充電には、iPadのACアダプタ(出力5.1V / 2.1A)を使いました。
本体の充電状態を知らせるインジケーターの点滅が終了した時点で充電完了と判定しています。
機種 | 充電時間 |
---|---|
cheero Power Plus | 535分(8時間55分) |
cheero Power Plus 2 | 665分(11時間05分) |
結果、新機種は2時間ほど充電時間が長くなっています。
何分で何パーセント充電できたかが追跡できないため、「満充電まで時間がかかるようになった」ということしか分かりませんが、cheero Power Plus 2は動作がかしこくなっているため、電池を保護するために充電率90%を超えた辺りからペースを落としているのではないかと思います。
最後に、旧機種cheero Power Plusと新機種cheero Power Plus 2のiPhone 4(iOS 5.1.1)への充電時間の比較をしてみました。

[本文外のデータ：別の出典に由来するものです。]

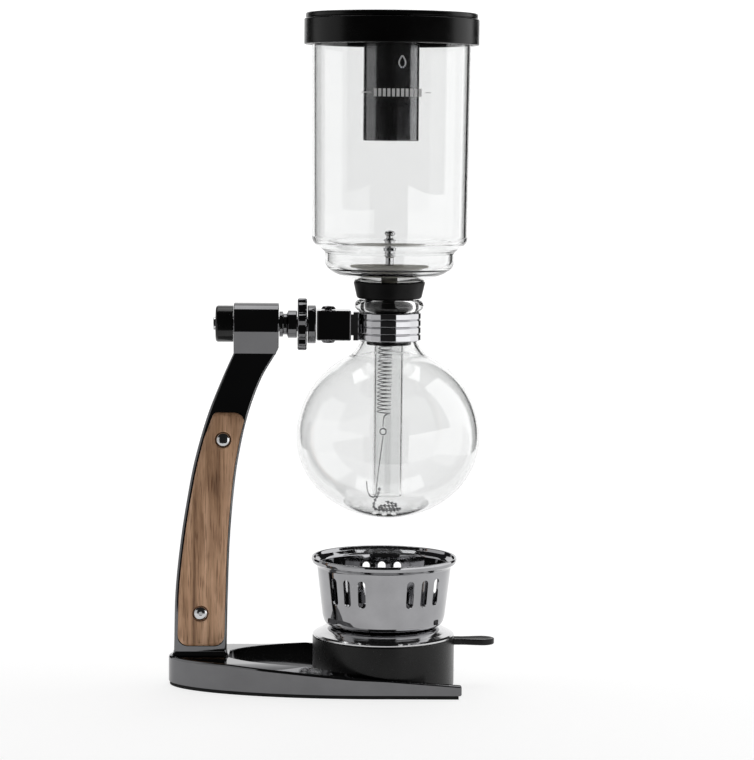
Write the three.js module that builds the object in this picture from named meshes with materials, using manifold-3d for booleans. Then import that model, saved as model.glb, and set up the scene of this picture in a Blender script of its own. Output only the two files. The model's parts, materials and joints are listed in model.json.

ほとんど差はありませんが、全体的に新機種cheero Power Plus 2の方が100%到達が早くなっており、新型の面目躍如たる結果となりました。
機種 | 端子 | 100%到達までの時間 |
---|---|---|
cheero Power Plus | 2.1A端子 | 2時間13分(133分) |
cheero Power Plus | 1A端子 | 2時間11分(131分) |
cheero Power Plus 2 | 2.1A端子 | 2時間09分(129分) |
cheero Power Plus 2 | 1A端子 | 2時間10分(130分) |
なぜかcheero Power Plusでは2.1A端子の方が充電が遅くなっていますが、再試はせず、今回はこのまま発表します。
普通は最初にやる新旧外観の比較。最後に持ってきました。
▲大きさはほとんど変わりません。旧機種前面にある残量確認用のボタンは、新機種では電源スイッチと統合されました。
▲新機種は、旧機種より背が低くなり、幅が広がっています。新機種ではLEDライトが増えています。2.1A端子、1A端子の間隔は新機種の方がやや広がっているので、二つ同時に使う際のコネクタの干渉が起きにくくなっています。
▲旧機種は電源スイッチがスライドスイッチでしたが、新機種ではオートパワーオフ対応の押しボタンになっています。ボタンを2回押すとLEDライトのオンオフができます。
▲新機種は、旧機種より垢抜けた外観になりました。丸みを帯びていて、旧機種のような鈍器感が薄れています。
▲LEDライトを点灯するとこのような感じ。LED2灯です。
▲MOBILE-GARAGE TBF B030-4とLEDライト対決。光の色が少し違います。
▲MOBILE-GARAGE TBF B030-4が右上、cheero Power Plus 2が左下。cheero Power Plus 2は、残量インジケータの青色に引っ張られてか光の色がやや緑色に傾いています。MOBILE-GARAGE TBF B030-4の方が白色度が高い。
長々となってしまいました。
まとめると、新機種cheero Power Plus 2は、cheero Power Plus 2への充電に先代よりやや時間がかかるのが気になる以外は、容量、iPhoneへの充電スピード共に先代同等のクオリティがあることが確認できました。
おすすめできる機種であると結論付けたいと思います。